Six months into the merger? Unger's group started scoring green. "I think what helped is that we focused not on territory, but on ROI as a unifying theme," she says. Unger also sought input from the business side at every turn, and set time limits on deliberations. "Most frustrating has been the difference in the way people work," Unger says. "The Germans, at first, wanted to take weeks to make decisions that the Americans wanted to make in hours."

The new rules of the road according to Unger: First, American managers need to brief German counterparts on proposals in advance of a vote; German managers must be prepared to make faster decisions. Second, no IT project gets a green light unless it leads to a payoff for the bottom line—and meets the needs of the people who want the technology. Third, senior management must support all IT projects and put their key people on those projects, or the project gets left in the dust. Says John Parkinson, chief technologist for Cap Gemini Ernst & Young LLC: "CIOs in merger situations are almost always the diplomats on the front line, because through IT you really are brokering a deal between the most significant parts of the enterprise—not spreadsheets and assets but communications systems. Success lies more with managing the roles and expectations than the technology."

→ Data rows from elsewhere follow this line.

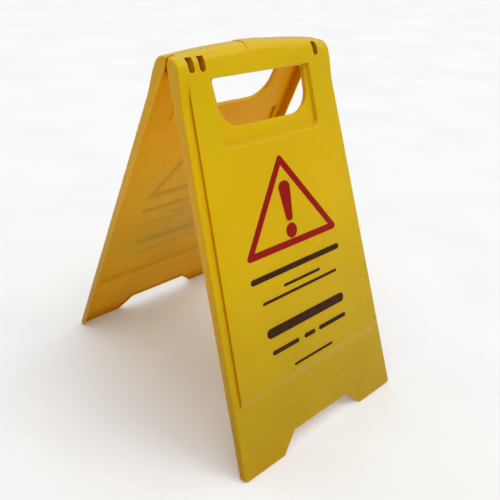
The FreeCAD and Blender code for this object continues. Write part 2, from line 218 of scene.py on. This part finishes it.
def distance_to_triangle(tree, node, across, up):
    """How far a place is from the printed triangle's line. Less than 0 on the line."""
    middle, half = separate_boxes(node)[0]
    steep = math.atan2(half[0], 2 * half[1])  # half the angle at the triangle's top
    fall = times(tree, subtract(tree, middle[1] + half[1], up), math.sin(steep))
    beside = times(tree, calculate(tree, "ABSOLUTE", across), math.cos(steep))
    under = subtract(tree, middle[1] - half[1], up)
    outside = calculate(tree, "MAXIMUM", subtract(tree, beside, fall), under)
    from_middle = calculate(tree, "ABSOLUTE", calculate(tree, "ADD", outside, TRIANGLE_STROKE / 2))
    return subtract(tree, from_middle, TRIANGLE_STROKE / 2)


def shade_of_print(tree, nodes):
    """1 on a panel's inner side behind the printed marks, where ink keeps the light from coming through."""
    place = add(tree, "ShaderNodeTexCoord")
    across, depth, up = add(tree, "ShaderNodeSeparateXYZ", {0: place.outputs["Object"]}).outputs
    across = times(tree, across, calculate(tree, "SIGN", times(tree, depth, -1)))
    distance = distance_to_triangle(tree, nodes["front_triangle_print"], across, up)
    for name in ("front_headline_print", "front_small_print", "front_exclamation_print"):
        for middle, half in separate_boxes(nodes[name]):
            distance = calculate(tree, "MINIMUM", distance, distance_to_box(tree, middle, half, across, up))
    upward = add(tree, "ShaderNodeSeparateXYZ", {0: place.outputs["Normal"]}).outputs[2]
    return times(tree, ramp(tree, distance, SHADE_BLUR, -SHADE_BLUR), ramp(tree, upward, *INNER_SLOPE))


# ---------- materials ----------


def plastic_colour(tree, nodes, shelter_shade, rubbed_and_highlit):
    """Yellow with faint clouds and flow marks, then each change laid over it in turn: painted shade in
    sheltered places, on sideways faces, near the floor and in creases, grime, the print's shade, and rubbed
    edges with a painted highlight.
    """
    place = add(tree, "ShaderNodeTexCoord").outputs["Object"]
    height = add(tree, "ShaderNodeSeparateXYZ", {0: place}).outputs[2]
    clouds = ramp(tree, noise(tree, 7, 3), 0.35, 0.65)
    colour = mix(tree, clouds, linear(YELLOW), linear(PALE_YELLOW))
    flow = ramp(tree, noise(tree, 26, 4, 0.6, (1, 5, 5)), 0.5, 0.75, 0, 0.12)
    colour = mix(tree, flow, colour, linear(FLOW_YELLOW))
    # painted shade and bounce light: sheltered places are drawn orange
    colour = mix(tree, times(tree, shelter_shade, SHELTER_SHADE_SHARE), colour, linear(SHELTER_SHADE_ORANGE))
    # painted shade: faces that look along X are drawn darker and more orange
    colour = mix(tree, times(tree, sideways_mask(tree), SIDE_SHADE_SHARE), colour, linear(SIDE_SHADE_YELLOW))
    # painted shade: darker towards the floor
    colour = mix(tree, ramp(tree, height, LOW_SHADE_HEIGHT, 0.0), colour, linear(LOW_SHADE), "MULTIPLY")
    low = ramp(tree, height, GRIME_HEIGHT, 0.0, 0, 0.3)
    grime = times(tree, low, ramp(tree, noise(tree, 24, 6), 0.2, 0.8))
    colour = mix(tree, grime, colour, linear(GRIME))
    behind = times(tree, shade_of_print(tree, nodes), PRINT_SHADE_SHARE)
    colour = mix(tree, behind, colour, linear(PRINT_SHADE))
    # painted shade: corners and hollows are drawn brown
    crease_shade = crease_mask(tree, CREASE_REACH)
    colour = mix(tree, times(tree, crease_shade, CREASE_SHADE_SHARE), colour, linear(CREASE_SHADE_BROWN))
    # rubbed edges drawn lighter: partly wear, partly a painted highlight
    return mix(tree, times(tree, rubbed_and_highlit, RUBBED_HIGHLIGHT_SHARE), colour, linear(RUBBED_HIGHLIGHT_YELLOW))


def plastic_roughness(tree, rubbed_and_highlit):
    """Satin, with scuffs, and a little duller where edges are rubbed."""
    scuffs = ramp(tree, noise(tree, 120, 6, 0.7, (1, 1, 6)), 0.58, 0.7, 0, 0.1)
    rough = calculate(tree, "ADD", ramp(tree, noise(tree, 18, 5), 0.3, 0.7, 0.27, 0.37), scuffs)
    return calculate(tree, "ADD", rough, times(tree, rubbed_and_highlit, 0.1))


def plastic_relief(tree):
    """Softened edges, slow waves of the moulded skin, and fine grain over them."""
    soft = add(tree, "ShaderNodeBevel", {"Radius": SOFT_EDGE}, samples=4).outputs[0]
    waves = {"Strength": 0.12, "Distance": 0.004, "Height": noise(tree, 9, 1), "Normal": soft}
    waved = add(tree, "ShaderNodeBump", waves).outputs[0]
    grain = {"Strength": 0.12, "Distance": 0.0002, "Height": noise(tree, 1400, 2), "Normal": waved}
    return add(tree, "ShaderNodeBump", grain).outputs[0]


def yellow_plastic(nodes):
    """Moulded polypropylene: satin and slightly see-through."""
    material, tree, shader = new_material("yellow_plastic")
    # how sheltered each place is: it paints the orange shade and lowers the sheen there
    shelter_shade = crease_mask(tree, SHELTER_SHADE_REACH, 0.45, 0.8)
    worn = ramp(tree, noise(tree, 60, 5), 0.45, 0.6)
    # edges rubbed in patches; the mask also carries a painted highlight
    rubbed_and_highlit = times(tree, edge_mask(tree, RUBBED_WIDTH), worn)
    finish = {
        "Base Color": plastic_colour(tree, nodes, shelter_shade, rubbed_and_highlit),
        "Roughness": plastic_roughness(tree, rubbed_and_highlit),
        "Normal": plastic_relief(tree),
        "IOR": 1.49,
        "Specular IOR Level": ramp(tree, shelter_shade, 0.0, 1.0, *SHEEN),
        "Specular Tint": linear(SHEEN_TINT),
        "Subsurface Weight": 0.7,
        "Subsurface Radius": (1.0, 0.65, 0.1),
        "Subsurface Scale": 0.007,
    }
    set_inputs(tree, shader, finish)
    return material


def print_ink(name, fresh, worn):
    """Screen-printed ink: duller than the plastic, with small pinholes and faded patches."""
    material, tree, shader = new_material(name)
    patch = ramp(tree, noise(tree, 45, 5, 0.6), 0.42, 0.75, 0, 0.55)
    colour = mix(tree, patch, linear(fresh), linear(worn))
    pinholes = ramp(tree, noise(tree, 900, 3), 0.68, 0.74, 0, 0.6)
    colour = mix(tree, pinholes, colour, linear(BARE_SPOT))
    rough = ramp(tree, noise(tree, 70, 3), 0.3, 0.7, 0.4, 0.5)
    bump = add(tree, "ShaderNodeBump", {"Strength": 0.1, "Distance": 0.0001, "Height": noise(tree, 1200, 2)})
    finish = {"Base Color": colour, "Roughness": rough, "Normal": bump.outputs[0], "Specular IOR Level": 0.12}
    set_inputs(tree, shader, finish)
    return material


def pin_plastic():
    """Turned nylon pin: duller than the panels, with fine rings along its length."""
    material, tree, shader = new_material("pin_plastic")
    tone = ramp(tree, noise(tree, 150, 4), 0.3, 0.7)
    colour = mix(tree, tone, linear(DEEP_PIN), linear(PALE_PIN))
    rings = noise(tree, 900, 2, 0.5, (1, 40, 40))
    bump = add(tree, "ShaderNodeBump", {"Strength": 0.2, "Distance": 0.0001, "Height": rings})
    rough = ramp(tree, noise(tree, 200, 3), 0.3, 0.7, 0.4, 0.55)
    set_inputs(tree, shader, {"Base Color": colour, "Roughness": rough, "Normal": bump.outputs[0]})
    return material


def floor_paint():
    """Pale matt studio floor."""
    material, tree, shader = new_material("floor_paint")
    tone = ramp(tree, noise(tree, 3, 4), 0.3, 0.7)
    colour = mix(tree, tone, (0.86, 0.86, 0.86, 1), (0.9, 0.9, 0.9, 1))
    set_inputs(tree, shader, {"Base Color": colour, "Roughness": 0.8})
    return material


def dress(nodes):
    """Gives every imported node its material."""
    plastic, pins = yellow_plastic(nodes), pin_plastic()
    red = print_ink("red_ink", FRESH_RED, WORN_RED)
    dark = print_ink("dark_ink", FRESH_DARK, WORN_DARK)
    finishes = {
        "panel": plastic,
        "hinge_pin": pins,
        "triangle_print": red,
        "exclamation_print": red,
        "headline_print": dark,
        "small_print": dark,
    }
    for name, node in nodes.items():
        finish = finishes[name.split("_", 1)[1]]
        node.data.materials.clear()
        node.data.materials.append(finish)


# ---------- stage ----------


def make_floor():
    bpy.ops.mesh.primitive_plane_add(size=FLOOR_SIZE)
    floor = bpy.context.object
    floor.name = "studio_floor"
    floor.data.materials.append(floor_paint())


def direction(azimuth, elevation):
    """From the sign towards a place. Azimuth 0 is in front, at -Y, and 90 is at +X. Angles are in degrees."""
    azimuth, elevation = math.radians(azimuth), math.radians(elevation)
    level = math.cos(elevation)
    return Vector((math.sin(azimuth) * level, -math.cos(azimuth) * level, math.sin(elevation)))


def make_sky():
    """White light from all round, brighter overhead than at the horizon. The camera sees a paler sky."""
    world = bpy.data.worlds.new("studio")
    world.use_nodes = True
    tree = world.node_tree
    way = add(tree, "ShaderNodeTexCoord").outputs["Generated"]
    height = add(tree, "ShaderNodeSeparateXYZ", {0: way}).outputs[2]
    level = ramp(tree, height, 0.0, 1.0, SKY_LEVEL, SKY_ZENITH)
    seen = times(tree, add(tree, "ShaderNodeLightPath").outputs["Is Camera Ray"], BACKDROP)
    level = calculate(tree, "MAXIMUM", level, seen)
    tree.nodes["Background"].inputs["Color"].default_value = (1, 1, 1, 1)
    tree.links.new(level, tree.nodes["Background"].inputs["Strength"])
    bpy.context.scene.world = world


def make_key():
    """One large, far lamp, high on the right."""
    lamp = bpy.data.lights.new("key", "SUN")
    lamp.angle = math.radians(KEY_SOFTNESS)
    lamp.energy = KEY_STRENGTH
    holder = bpy.data.objects.new("key", lamp)
    bpy.context.scene.collection.objects.link(holder)
    holder.rotation_mode = "QUATERNION"
    holder.rotation_quaternion = direction(KEY_AZIMUTH, KEY_ELEVATION).to_track_quat("Z", "Y")


def make_camera():
    """Places the camera by azimuth, elevation and roll. Its up and right axes are worked out from those."""
    azimuth, roll = math.radians(CAMERA_AZIMUTH), math.radians(CAMERA_ROLL)
    back = direction(CAMERA_AZIMUTH, CAMERA_ELEVATION)
    right = Vector((math.cos(azimuth), math.sin(azimuth), 0))
    up = back.cross(right)
    turned_right = right * math.cos(roll) + up * math.sin(roll)
    turned_up = up * math.cos(roll) - right * math.sin(roll)
    lens = bpy.data.cameras.new("camera")
    lens.sensor_width = SENSOR
    lens.lens = LENS
    lens.shift_x = SHIFT_X
    lens.shift_y = SHIFT_Y
    camera = bpy.data.objects.new("camera", lens)
    bpy.context.scene.collection.objects.link(camera)
    turn = Matrix((turned_right, turned_up, back)).transposed().to_4x4()
    camera.matrix_world = Matrix.Translation(CAMERA_PLACE) @ turn
    bpy.context.scene.camera = camera


dress(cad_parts)
make_floor()
make_sky()
make_key()
make_camera()
bpy.context.scene.view_settings.view_transform = "Standard"
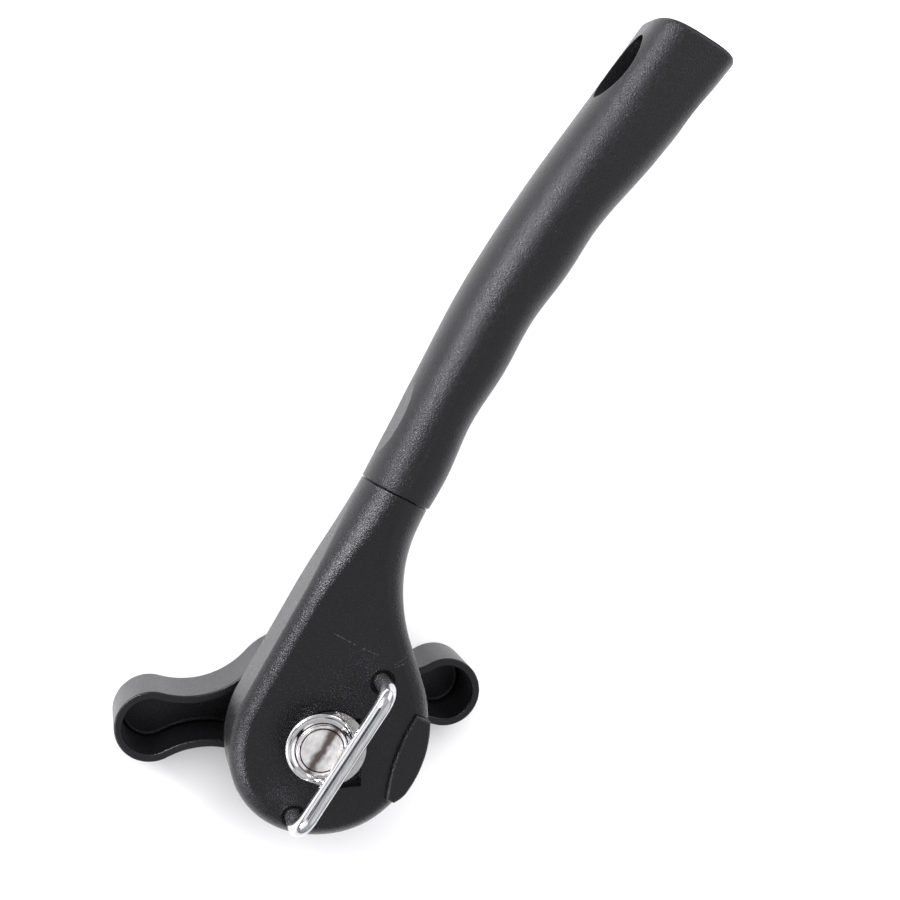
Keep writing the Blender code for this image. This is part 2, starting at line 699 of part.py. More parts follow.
def hang_hole_cutter():
    """An oval bar that runs across the grip, along Y."""
    middle, length, height = HANG_HOLE
    bar = cylinder("hang_hole_cutter", 1.0, -30, 30, steps=36)
    bar.scale = (length / 2, height / 2, 1)
    bar.rotation_euler = (radians(90), 0, 0)
    bar.location = (middle * MM, 0, HANG_HOLE_Z * MM)
    return bar


def core_socket(name, start, end):
    low = (start, CORE_Y[0] - FIT, CORE_Z[0] - FIT)
    high = (end, CORE_Y[1] + FIT, CORE_Z[1] + FIT)
    return block(name, low, high)


def handle_core():
    """The stiff bar that ties the head to the grip."""
    corners = tuple(zip(CORE_X, CORE_Y, CORE_Z))
    core = block("handle_core", corners[0], corners[1], DARK, edge=0.8)
    for i, x in enumerate(CORE_SCREWS):
        low, high = CORE_Z[0] - 1, CORE_Z[0] + PILOT_DEPTH
        pilot = cylinder(f"core_pilot_{i}", SCREW_RADIUS + FIT, low, high, (x, CORE_SCREW_Y), steps=16)
        boolean(core, pilot)
    return core


# ---------------------------------------------------------------- assembly


def empty(name, at, parent=None):
    axis = bpy.data.objects.new(name, None)
    PARTS.objects.link(axis)
    axis.empty_display_size = 0.01
    axis.parent = parent
    axis.location = (at[0] * MM, at[1] * MM, 0)
    return axis


def build():
    housing = head_housing()
    stop_hole(housing)
    back_cover()
    for i, (x, y) in enumerate(COVER_SCREWS):
        screw(f"cover_screw_{i + 1}", x, y, COVER_Z[0])
    rim_ledge()
    wire_guide()
    washer("front_bush", *BUSH_RADII, *FRONT_BUSH_Z, BRONZE, at=CARRIER)
    washer("rear_bush", *BUSH_RADII, *REAR_BUSH_Z, BRONZE, at=CARRIER)
    stop_pin()
    handle_core()
    grip()
    screw("neck_screw", CORE_SCREWS[0], CORE_SCREW_Y, HEAD_Z[0])
    screw("grip_screw", CORE_SCREWS[1], CORE_SCREW_Y, HANDLE_Z - 10)

    carrier_axis = empty("carrier_axis", CARRIER)
    eccentric_carrier(carrier_axis)
    washer("friction_washer", BUSH_RADII[0], BORE_RADIUS + 0.6, *FRICTION_Z, STEEL, parent=carrier_axis)
    washer("carrier_clip", CARRIER_RADIUS - 0.35, 8.9, *CLIP_Z, STEEL, parent=carrier_axis)

    spindle_axis = empty("spindle_axis", (SPINDLE[0] - CARRIER[0], SPINDLE[1] - CARRIER[1]), carrier_axis)
    drive_shaft(spindle_axis)
    feed_wheel(spindle_axis)
    wheel_cap(spindle_axis)
    washer("knob_washer", SHAFT_RADIUS + FIT, 5.5, *KNOB_WASHER_Z, STEEL, parent=spindle_axis)
    knob(spindle_axis)

    cutter_axis = empty("cutter_axis", SPINDLE, spindle_axis)
    cutter_wheel(cutter_axis)


clear_scene()
PARTS = new_collection("can_opener")
TOOLS = new_collection("cutters")
BLACK = material("black_plastic", (0.012, 0.012, 0.014), 0.45)
DARK = material("core_plastic", (0.05, 0.05, 0.055), 0.6)
STEEL = material("steel", (0.62, 0.61, 0.60), 0.3, 1.0)
CHROME = material("polished_steel", (0.80, 0.79, 0.77), 0.12, 1.0)
BRUSHED = material("brushed_steel", (0.66, 0.63, 0.60), 0.32, 1.0)
BRONZE = material("bronze", (0.55, 0.38, 0.20), 0.4, 1.0)
build()
bpy.context.view_layer.update()
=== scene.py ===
"""The looks of a side-cutting can opener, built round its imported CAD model.

Lengths in this file are millimetres in the CAD frame: +Z is the spindle's axis, from the knob to the
cutting side, and +X runs along the handle. MM turns them into Blender's metres.
"""

import json
from math import acos, cos, degrees, pi, radians, sin, sqrt, tan

import bmesh
import bpy
from mathutils import Matrix, Vector


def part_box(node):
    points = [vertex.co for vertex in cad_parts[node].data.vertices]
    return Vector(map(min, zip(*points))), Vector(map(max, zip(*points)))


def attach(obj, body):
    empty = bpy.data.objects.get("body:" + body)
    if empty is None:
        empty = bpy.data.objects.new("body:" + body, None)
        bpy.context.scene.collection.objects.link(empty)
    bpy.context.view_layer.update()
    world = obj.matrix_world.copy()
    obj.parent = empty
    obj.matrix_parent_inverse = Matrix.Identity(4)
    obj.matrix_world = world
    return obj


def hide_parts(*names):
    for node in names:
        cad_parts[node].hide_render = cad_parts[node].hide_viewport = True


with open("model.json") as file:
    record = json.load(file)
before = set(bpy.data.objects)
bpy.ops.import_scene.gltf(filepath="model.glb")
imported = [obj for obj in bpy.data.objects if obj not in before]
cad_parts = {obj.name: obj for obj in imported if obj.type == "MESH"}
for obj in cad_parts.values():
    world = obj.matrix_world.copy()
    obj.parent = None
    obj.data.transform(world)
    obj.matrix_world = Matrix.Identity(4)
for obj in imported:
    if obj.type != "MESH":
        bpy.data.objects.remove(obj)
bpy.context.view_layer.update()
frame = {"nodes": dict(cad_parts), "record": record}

MM = 0.001
FIT = 0.15  # gap between a piece and the seat it is pressed into
RUN = 0.25  # gap between pieces that turn on each other


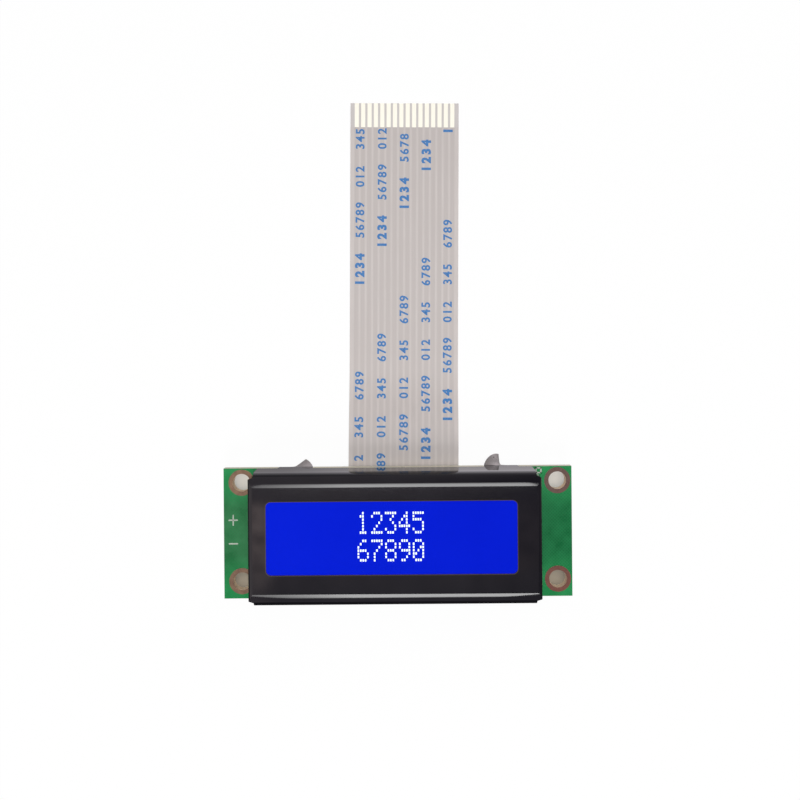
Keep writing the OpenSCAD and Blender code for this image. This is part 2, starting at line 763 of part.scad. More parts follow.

Even so, deciding which technologies get centralized and which stay local remains tough, and Unger acknowledges the difficulty. "I try to stress that I am neutral with technology and suppliers. I couldn't care less. But a lot of these decisions tend to be emotional nonetheless," she says. "You mitigate emotions by trying to keep everyone focused on ROI, of course, but the technology biases you have to deal with sometimes are immense. They're holy wars."